Falsehood and fraud grow up in every soil, the product of all climes.
Truth is always consistent with itself, and needs nothing to help it out; it is always near at hand, sits upon our lips, and is ready to drop out before we are aware; a lie is troublesome, and sets a man's invention upon the rack, and one trick needs a great many more to make it good. It is like building upon a false foundation, which continually stands in need of props to shore it up, and proves at last more chargeable than to have raised a substantial building at first upon a true and solid foundation.
The most intangible, and therefore the worst kind of a lie, is a half-truth.—This is the peculiar device of the "conscientious" detractor.
Nothing is rarer than a solitary lie; for lies breed like toads; you cannot tell one but out it comes with a hundred young ones on its back.
It is a hard matter for a man to lie all over, nature having provided king's evidence in almost every member. The hand will sometimes act as a vane, to show which way the wind blows, even when every feature is set the other way; the knees smite together and sound the alarm of fear under a fierce countenance; the legs shake with anger, when all above is calm.
There is no vice that doth so cover a man with shame, as to be discovered in a lie; for, as Montaigne saith—"A liar would be brave toward God, while he is a coward toward men; for a lie faces God, and shrinks from man."

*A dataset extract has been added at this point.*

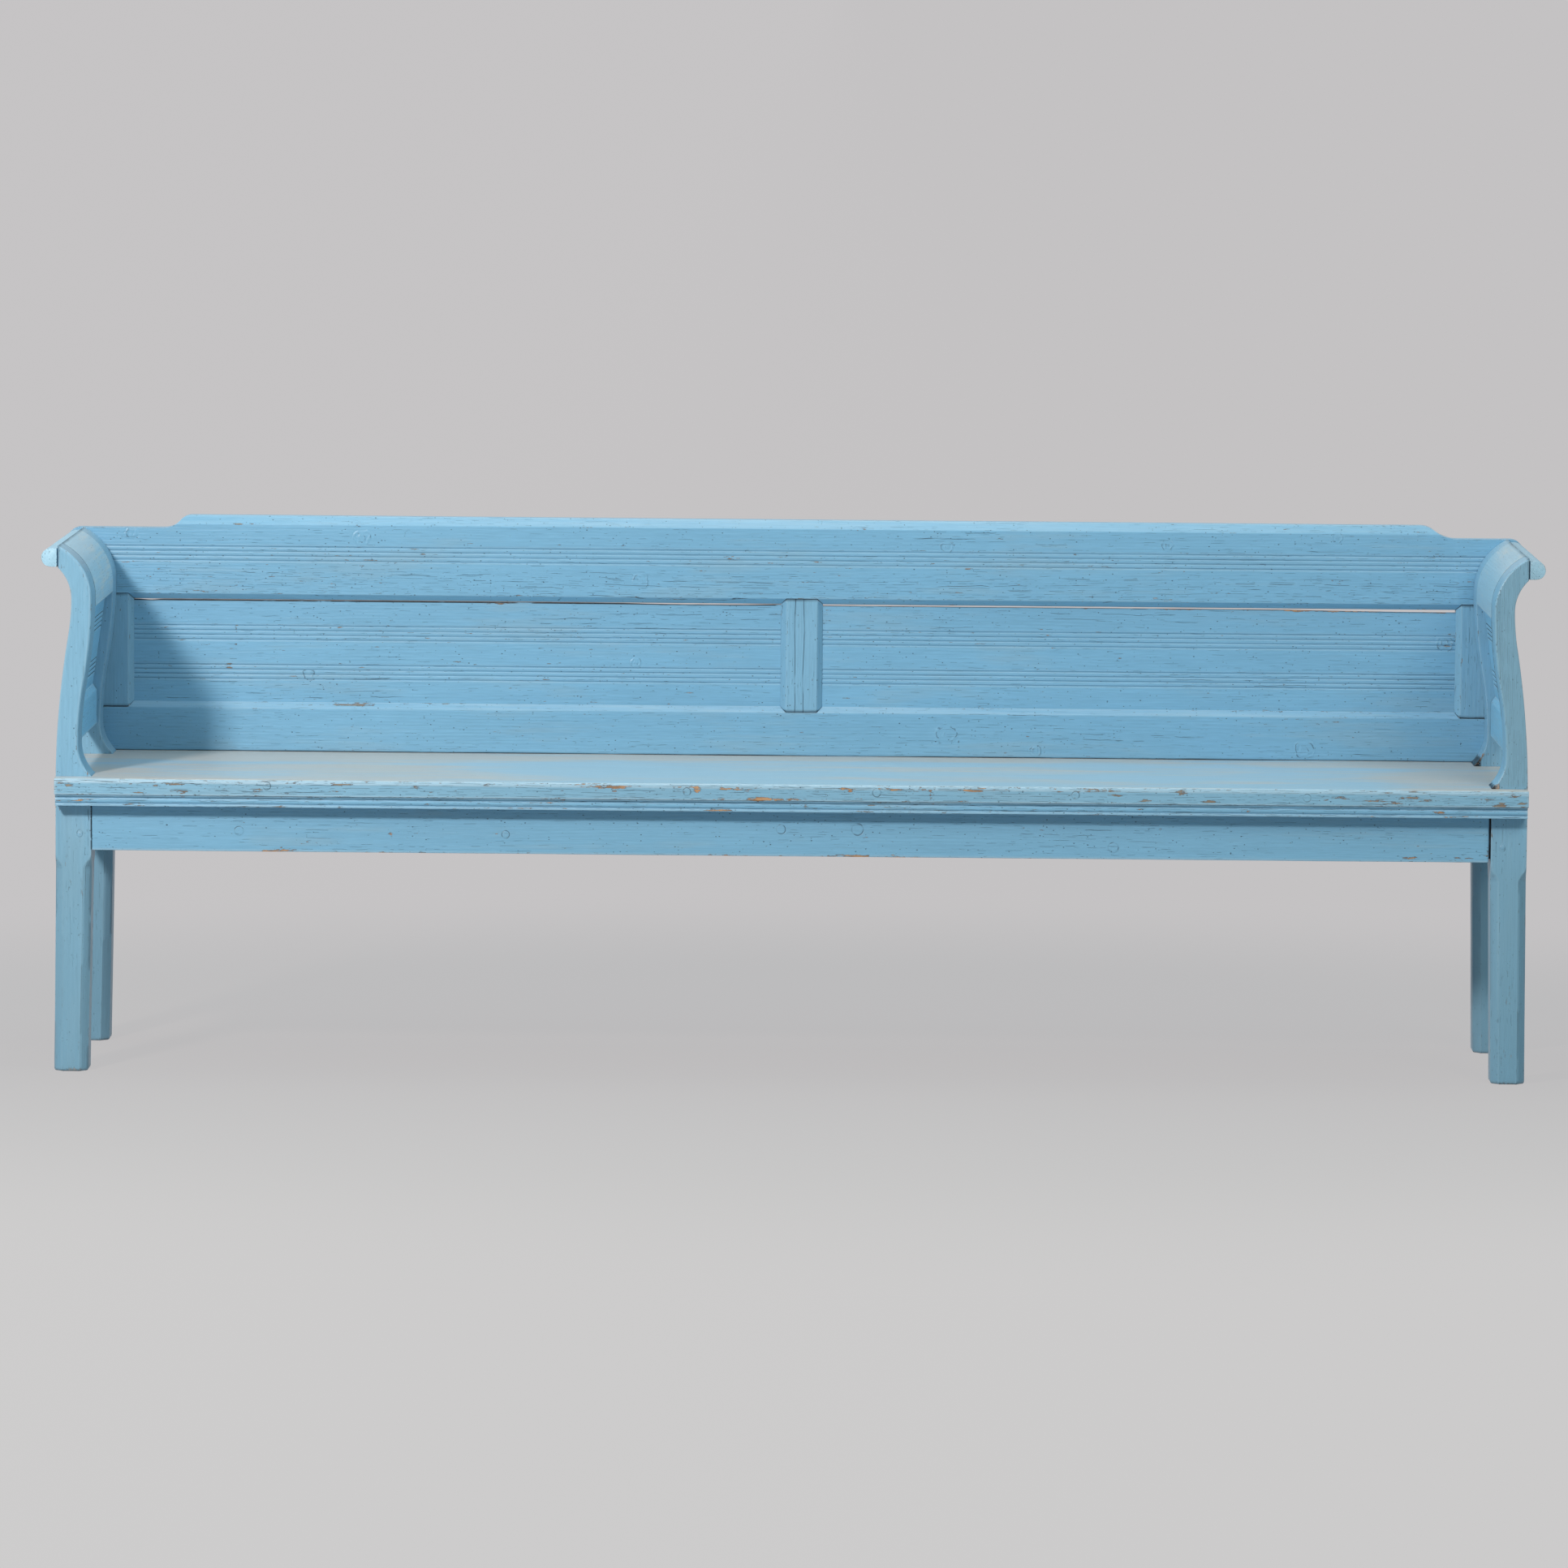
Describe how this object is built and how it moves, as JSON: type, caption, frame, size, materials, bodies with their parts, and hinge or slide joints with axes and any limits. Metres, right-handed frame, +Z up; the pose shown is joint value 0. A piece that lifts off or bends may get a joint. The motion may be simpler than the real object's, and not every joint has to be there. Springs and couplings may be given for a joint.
{
  "type": "painted country settle",
  "caption": "Long wooden settle with four chamfered legs, a board seat, scroll-topped panelled arms and a framed back with grooved panels",
  "frame": {"origin": "on the floor under the middle of the settle's bounding box", "axes": "+X along the bench to the right as seen from the front, +Y towards the back, +Z up"},
  "size_m": [2.316, 0.487, 0.836],
  "materials": {
    "blue_paint": "softwood brush-painted a light greyish blue, satin, worn to bare wood along edges",
    "seat_paint": "softwood painted a paler, greyer blue, rubbed by use",
    "peg_paint": "end grain of whittled pegs under the same blue paint",
    "nail_iron": "forged iron nail heads, punched in flush and painted over"
  },
  "bodies": {
    "root": {"front_leg_left": "blue_paint", "front_leg_right": "blue_paint", "rear_leg_left": "blue_paint", "rear_leg_right": "blue_paint", "seat_moulding": "blue_paint", "front_apron": "blue_paint", "rear_apron": "blue_paint", "side_apron_left": "blue_paint", "side_apron_right": "blue_paint", "seat_bearer_left": "blue_paint", "seat_bearer_right": "blue_paint", "back_top_rail": "blue_paint", "back_bottom_rail": "blue_paint", "back_stile_left": "blue_paint", "back_stile_right": "blue_paint", "back_muntin": "blue_paint", "back_panel_left": "blue_paint", "back_panel_right": "blue_paint", "arm_top_left": "blue_paint", "arm_top_right": "blue_paint", "arm_bottom_rail_left": "blue_paint", "arm_bottom_rail_right": "blue_paint", "arm_panel_left": "blue_paint", "arm_panel_right": "blue_paint", "arm_roll_left": "blue_paint", "arm_roll_right": "blue_paint", "seat_board": "seat_paint", "apron_pegs": "peg_paint", "arm_pegs": "peg_paint", "frame_pegs": "peg_paint", "back_nails": "nail_iron"}
  },
  "joints": []
}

Never chase a lie. Let it alone, and it will run itself to death. I can work out a good character much faster than any one can lie me out of it.

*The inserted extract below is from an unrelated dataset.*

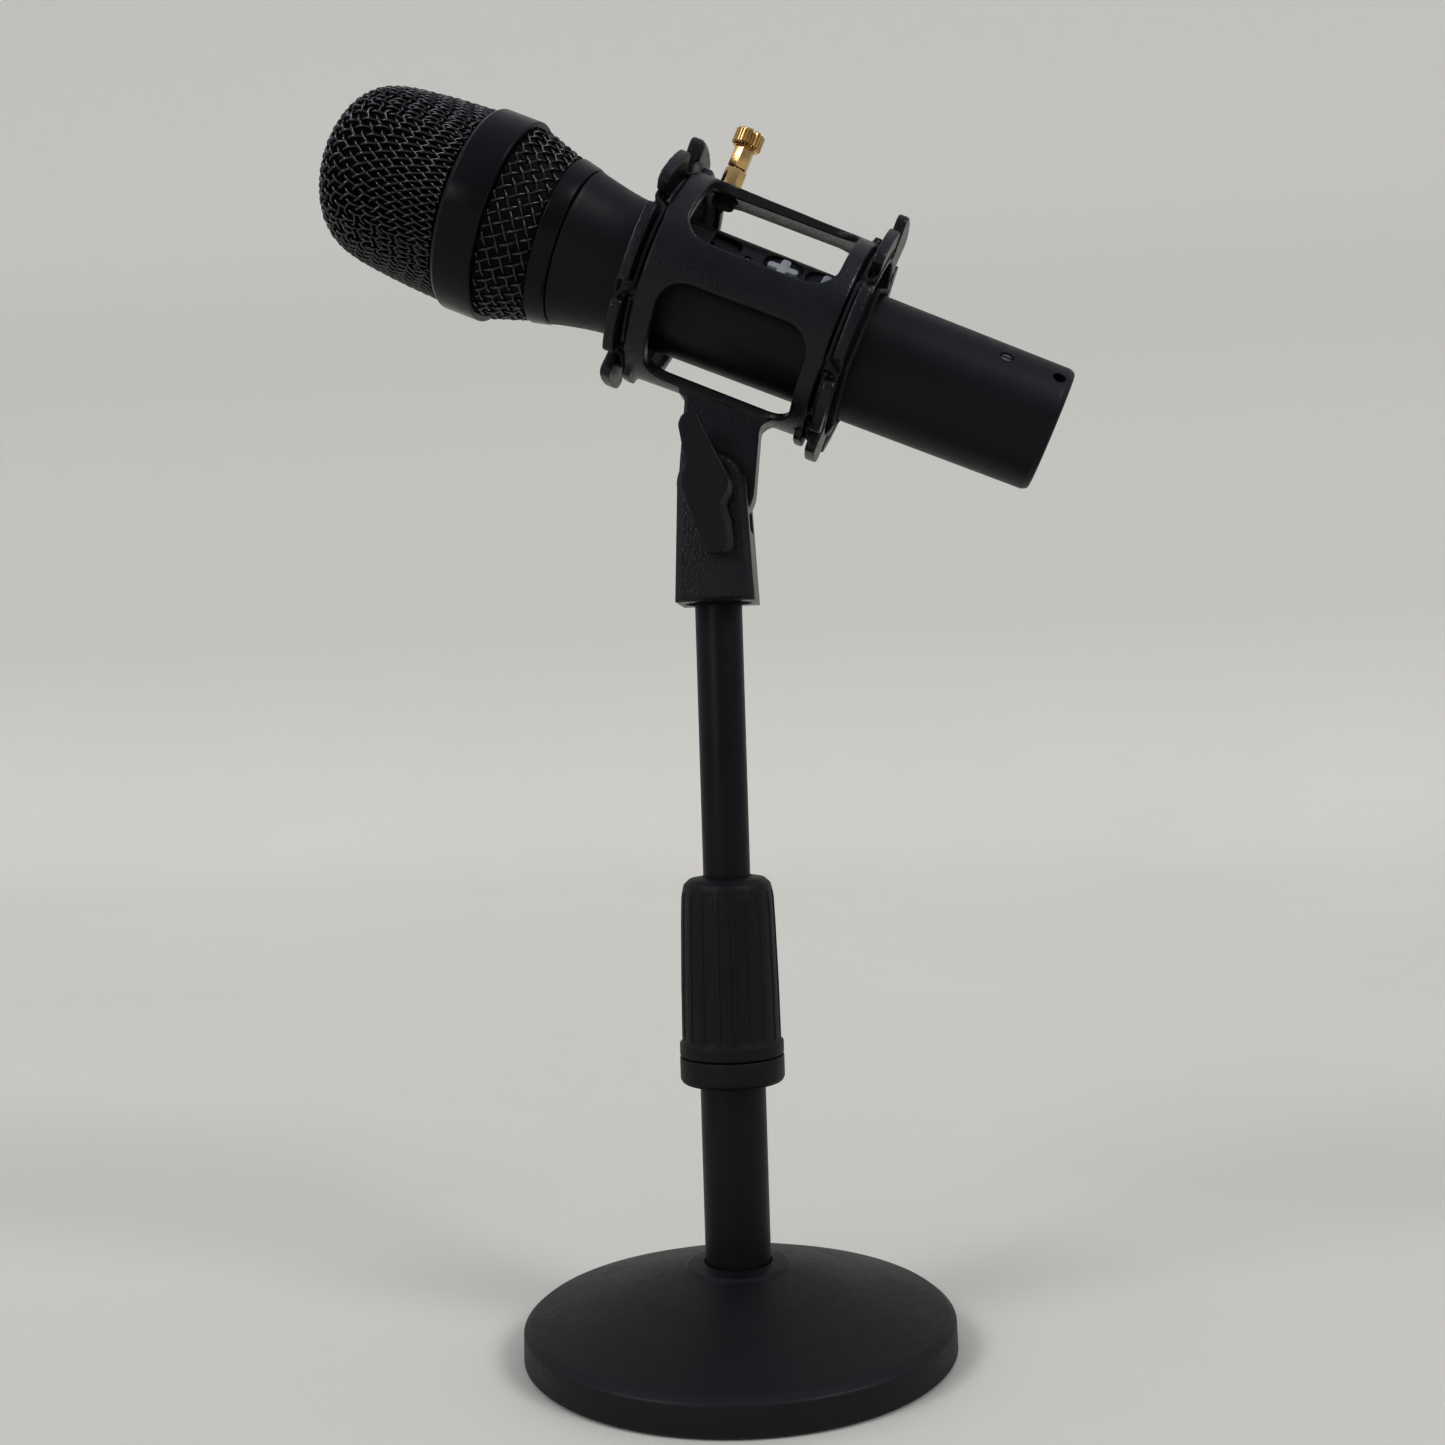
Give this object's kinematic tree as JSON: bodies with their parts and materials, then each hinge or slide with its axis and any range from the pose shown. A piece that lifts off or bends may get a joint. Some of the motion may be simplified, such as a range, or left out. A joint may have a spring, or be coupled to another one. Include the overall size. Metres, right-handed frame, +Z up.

When the world has once got hold of a lie, it is astonishing how hard it is to get it out of the world. You beat it about the head, till it seems to have given up the ghost, and lo! the next day it is as healthy as ever.
Every brave man shuns, more than death, the shame of lying.

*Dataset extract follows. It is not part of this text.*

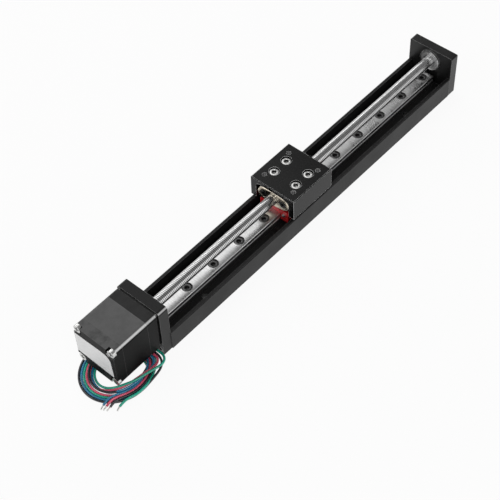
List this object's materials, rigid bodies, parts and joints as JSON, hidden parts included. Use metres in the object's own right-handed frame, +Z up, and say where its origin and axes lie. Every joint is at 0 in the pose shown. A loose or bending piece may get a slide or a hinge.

A great lie is like a great fish on dry land; it may fret and fling, and make a frightful bother, but it cannot hurt you. You have only to keep still and it will die of itself.
Half the vices in the world rise out of cowardice, and one who is afraid of lying is usually afraid of nothing else.
A wilful falsehood is a cripple, not able to stand by itself without another to support it. It is easy to tell a lie, but hard to tell only one lie.
Let falsehood be a stranger to thy lips; shame on the policy that first began to tamper with the heart to hide its thoughts! and doubly shame on that unrighteous tongue that sold its honesty, and told a lie!
Habitual liars invent falsehoods not to gain any end, or even to deceive their hearers, but to amuse themselves.—It is partly practice and partly habit.—It requires an effort in them to speak the truth.
Lie not, neither to thyself, nor man, nor God.—It is for cowards to lie.
Sin has many tools, but a lie is the handle that fits them all.
One lie engenders another.—Once committed, the liar has to go on in his course of lying; it is the penalty of his transgression.
A lie, though it be killed and dead, can sting sometimes,—like a dead wasp.
White lies are but the ushers to black ones.
After a tongue has once got the knack of lying, 'tis not to be imagined how impossible almost it is to reclaim it. Whence it comes to pass that we see some men, who are otherwise very honest, so subject to this vice.
He who has not a good memory should never take upon him the trade of lying.
Lying is a hateful and accursed vice. We have no other tie upon one another, but our word. If we did but discover the horror and consequences of it, we should pursue it with fire and sword, and more justly than other crimes.
One lie must be thatched with another, or it will soon rain through.
There are people who lie simply for the sake of lying.
When thou art obliged to speak, be sure to speak the truth; for equivocation is half way to lying, and lying is whole way to hell.
Lying is a most disgraceful vice; it first despises God, and then fears men.
The gain of lying is, not to be trusted of any, nor to be believed when we speak the truth.
Every lie, great or small, is the brink of a precipice, the depth of which nothing but Omniscience can fathom.
Lying is a certain mark of cowardice.
Lies which are told out of arrogance and ostentation, a man should detect in his own defense, because he should not be triumphed over. Lies which are told out of malice he should expose, both for his own sake and that of the rest of mankind, because every man should rise against a common enemy; but the officious liar, many have argued, is to be excused, because it does some man good, and no man hurt.
As universal a practice as lying is, and as easy a one as it seems, I do not remember to have heard three good lies in all my conversation.
If a man had the art of second-sight for seeing lies as they have in Scotland for seeing spirits, how admirably he might entertain himself by observing the different shapes, sizes, and colors of those swarms of lies, which buzz about the heads of some people, like flies about a horse's ears in summer; or those legions hovering every afternoon so as to darken the air; or over a club of discontented grandees, and thence sent down in cargoes, to be scattered at elections.
A lie that is half a truth is ever the blackest of lies.
Falsehoods not only disagree with truths, but they usually quarrel among themselves.